Se il Senato rimane
in mezzo al guado

La mediazione è metodologia indispensabile dell’azione politica. Ma non significa affiancare posizioni diverse, producendo una soluzione contraddittoria e ambigua. Questo però sembra il caso del nuovo Senato che uscirebbe oggi dall’approvazione del progetto di revisione costituzionale.

Tralascerò le obiezioni di metodo a questo progetto, che pure sono decisive anche ai fini del suo esito deludente. Sorvolerò anche sulle bassezze cui è sceso il dibattito parlamentare in questa occasione, anche se non posso non rilevare, quasi con incredulità, l’ambigua allusione della senatrice Finocchiaro sui Padri costituenti del 1947 che sarebbero stati «nominati», anziché - come furono - eletti. Mi concentrerò sulla soluzione data al problema del bicameralismo. Cerco di sgombrare subito il campo da fraintendimenti: sostengo anch’io che il superamento del bicameralismo perfetto sia auspicabile; e che si dica il vero quando si dice che già in Assemblea Costituente una medesima legittimazione e funzione delle due Camere apparve soluzione di ripiego, disarmonica rispetto all’architettura della Costituzione. I costituenti cullarono l’idea di una seconda camera che sapesse colmare il deficit di rappresentatività del sistema partitico e che desse espressione ad altre istanze fondamentali del tessuto sociale e politico del Paese (formazioni sociali e livelli istituzionali). La soluzione alla fine adottata aveva comunque una coerenza di tipo liberale: le due Camere, con eguali funzioni, furono pensate come soluzione di garanzia. Occorrevano, secondo M. Ruini, «doppie e più meditate decisioni».
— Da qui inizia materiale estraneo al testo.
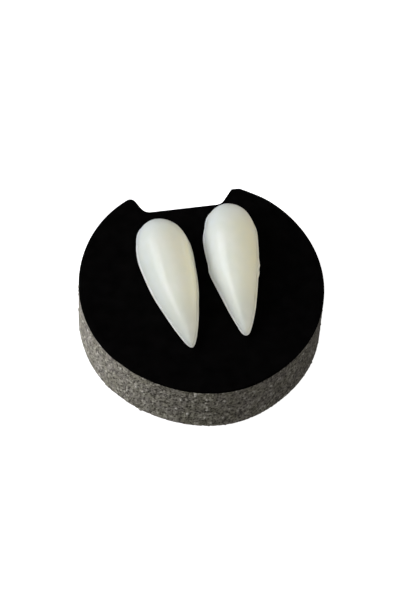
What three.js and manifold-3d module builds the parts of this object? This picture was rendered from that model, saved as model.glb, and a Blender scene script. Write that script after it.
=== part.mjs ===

Di fronte alle sfide del presente è giusto entrare nell’ottica del cambiamento, nel tentativo di porre rimedio all’accresciuto deficit di rappresentatività sempre più sofferto dal sistema partitico. Per questo, a mio avviso, l’ostinata difesa di un Senato direttamente elettivo non aveva consistenza. L’elettività diretta infatti riprodurrebbe fatalmente nel Senato la medesima conformazione partitica, inibendo la rappresentanza di soggettività politiche che non trovano nel canale dei partiti un veicolo affidabile o esclusivo. Inoltre, se il Senato mantenesse la stessa legittimazione diretta della Camera dei Deputati, come si potrebbe giustificare l‘affidamento ad esso di funzioni diverse e minori? Se dunque il problema (quello serio) era di arricchire la capacità rappresentativa del Parlamento, era coerente fare della seconda Camera un organo di rappresentanza indiretta. Sul punto, il limite del progetto Renzi-Boschi era di insistere su un Senato delle Regioni, in un momento storico in cui le Regioni stesse attraversano una grave crisi di legittimazione politica. Siccome le Regioni hanno subito anch’esse l’occupazione dei partiti e sono interessate dai medesimi fenomeni di deterioramento che hanno screditato il livello rappresentativo nazionale, dubito fortemente che un principio di arricchimento della rappresentatività del Parlamento si possa attingere da queste istituzioni.

Le novità a mio avviso più rilevanti sul fronte dell’organizzazione democratica del Paese sono giunte in questi anni dal tessuto delle autonomie locali; ma ci si doveva anche porre la questione dei luoghi sociali in cui si esprimono politicamente i cittadini. E tuttavia, questi problemi di fondo il progetto e i suoi sostenitori non si sono posti. Ciò che interessava (al Governo e al suo capo) era portare a casa un risultato qualitativamente più modesto, ma decisamente più spendibile in vista del consolidamento del consenso e del potere: la riduzione del numero dei parlamentari. Per quanto riguarda la sostanza della rappresentanza, la mediazione accolta prevede che i nuovi senatori siano eletti dai Consigli regionali «in conformità alle scelte espresse dagli elettori per i candidati consiglieri in occasione del rinnovo dei medesimi organi, secondo le modalità stabilite dalla legge». Un’elezione di secondo grado quindi, il cui equilibrio appare tutto da decifrare: che cosa vuol dire «in conformità»? È solo una ratifica o c’è uno spazio di una investitura autonoma? Il rischio concreto è di non avere più un Senato di garanzia, senza averne uno delle autonomie.